I think that's all that needs to be pointed out: the general public would not be measurably worse off without smart phones. The general public would be measurably worse off without electricity or running water or working sewage systems in their communities. The exceptions clearly prove the rule. A non-zero number of people need electric scooters to function in society; many people would use them to greatly enhance their daily lives and be more efficient with their time; we don't suggest that electric scooters bring as much good to society as running water or that they should be regulated and mandated to ensure access to all persons as a matter of mass societal benefit. An $40 dumb phone? Maybe. A $600+ smart phone with internet access plan? No, not hardly.
Never once have I recommended providing smart phones as regulated, mandated services to the general public. That's a straw man argument.
To a quadriplegic, a motorized wheelchair is at least as important as plumbing or running water. That quadriplegic, like it or not, is a member of society. As a society, we have a vested interest in making sure our weakest members don't starve to death... and in the meantime, the quadriplegic may just happen to be Stephen freaking Hawking.
I've argued in favor of providing smart phones to people who need the services provided by those devices to live independently and to have a reasonably productive life, and that do not have access to those services through other means. The "dumb phone" you're suggesting might have a tip calculator, phone connectivity, and maybe an alarm clock but it's not going to be able to help someone apply for jobs, read someone else's words spoken into a microphone when that person doesn't speak sign language, or work through public transit schedules. It's just not powerful enough to help a Deaf person ask for, and get, intelligible directions from a stranger who doesn't use sign language.
I'm trying to drill down to the core of what's bugging me about your argument. I've boldfaced a word in your last paragraph that I think provides a possible explanation. You're coming across as though you really, truly, honestly believe that "all persons" are as able-bodied and otherwise privileged as you are. That's flabbergasting me because it's so far from reality that I'm reacting emotionally.
Here are some statistics. 50% of all humans are on the left side of the bell curve, and more than 15% of them are at least one sigma out. This isn't something I'm making up, it's a basic statistical fact. The US Census Bureau at
www.census.gov/popclock lists the US population at 323,148,587. Mathematically, 15% of that works out to 48,472,288 people with a measurable IQ of less than 85. (For reference, that's more than the entire population of Canada.) The people in this set have an IQ too low to qualify for military enlistment under most circumstances. And, that doesn't count people who test within or above the normal range but are limited due to physical disability.
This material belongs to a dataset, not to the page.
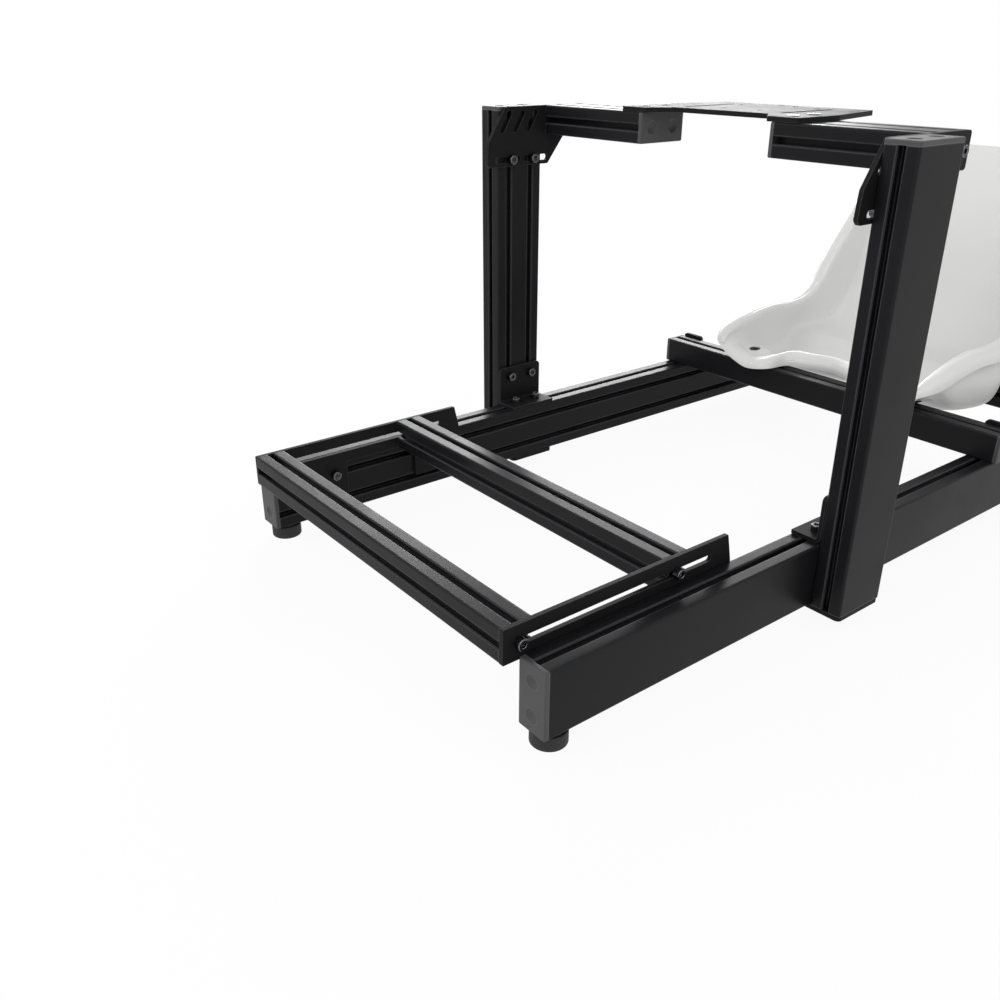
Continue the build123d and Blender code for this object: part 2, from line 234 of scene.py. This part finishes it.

The more than 48 million people I described above can generally not be taught to program computers or fly aircraft. You can spend a lot of extra time and resources trying to train or educate them but there's going to be a level beyond which you get diminishing returns. Unskilled labor or semi-skilled labor is going to be the most they can manage, and many of them aren't educable to the point where they can pass the written test for a driver's license to operate a motor vehicle. Yet they're still not far enough on that left side of the bell curve to be eligible for social assistance, so they've got to work and get by as well as they are able. It's brutal because some of the most basic things take them longer. Stuff you or I could do in our heads, like calculating a tip, remembering what time to leave the house in the morning, or understanding whether or not we have enough money for groceries, really is impossible for them without some kind of electronic assistance. Worse still, the kind of jobs they can get don't have much in terms of benefits, are likely to be part-time, and they go away often.
Technology won't help people at the extreme left end of the bell curve, two or three sigmas out. But between the first and second standard deviation there's a sizable group of people who, with help from technology, can become more independent and can take responsibility for key aspects of their own care. Throwing technology at the problem is far, far cheaper than institutionalizing those individuals or letting them starve or live under bridges. When an individual is able to, say, hold down a job and pay for at least some of his or her necessities, or pull his or her own weight in a household, that individual becomes an asset to a family instead of a burden. The odds of him or her becoming homeless in the first place therefore go down.
That's why, for the people who can be helped with, say, a motorized wheelchair or a phone with Internet access, I say: sure, let's hand it out and maybe buy fewer bridges to nowhere. It doesn't have to be a top-of-the-line phone, but the unlimited bandwidth sounds to me like a reasonable idea because it allows for GPS navigation and also online education programs. I say that even knowing that at least some of the people who receive the phones aren't going to have the slightest desire to better their situation, and will sell the phones for crack or use them to make wheelchair porn.
People for whom smart phones are a luxury (and by that I mean able-bodied people who graduate from normal high school programs) are still more than capable of buying what they want and paying for it themselves.